I have also tried quite a few approaches already mentioned on this site, but somehow they aren't working. I am sure i am missing something, but I am unable to pinpoint the exact problem.
Would be really helpful, if you guys can point out how to go about the conversion from ServletInputStream to getting a wav.
P.S (1) I know the code is shabby, because i have been under a trial and error situation for quite some time now. But I will give more details on the approaches if needed.
2) Apologise for the clumsiness, this happens to be my first post.. )
this is not how you copy a stream (from Approach 1). you have the correct code to copy a stream just above this.:
int numofbytes = inputStream.available();
byte[] buffer = new byte[numofbytes];
inputStream.read(buffer);
If all your server wants to do is get the data and write it to a file, then you do not need to use any of the audio API: simply treat the data as a stream of bytes.
So the part of approach 1 that is before any mention of AudioInputStream should be sufficient.

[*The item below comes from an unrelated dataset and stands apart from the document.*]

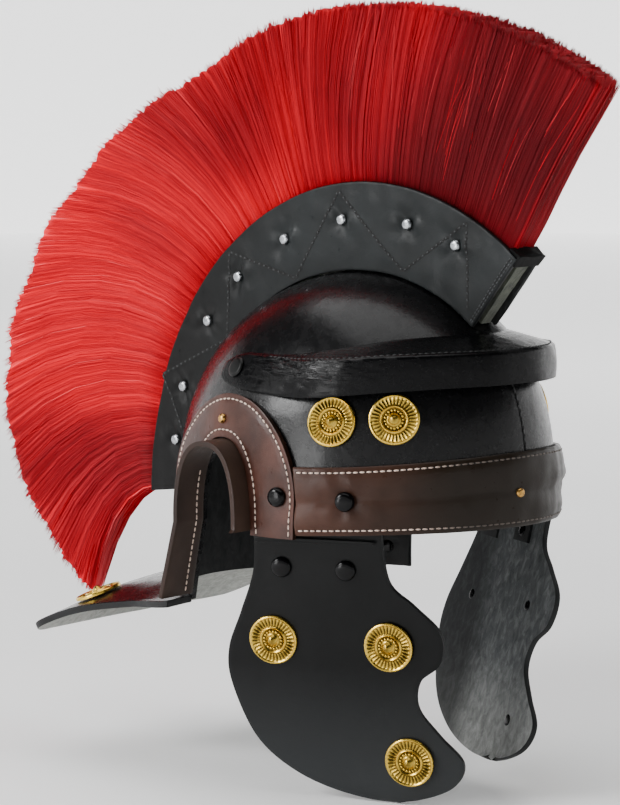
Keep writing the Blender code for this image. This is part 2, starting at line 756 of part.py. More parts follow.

Although the approach chosen might not be the perfect solution, due to time constraints, I adopted a simpler approach. Using java.util.zip i simply zipped it up and sent it over to the server and then wrote a layer wherin the file gets unzipped . then i deleted the zip files. Seems like an immature solution (bcos the original challenge was to send the audio file). now i am incurring an overhead of zipping the files, but the file transfer would hapeen relatively faster. Thanks for your help guys.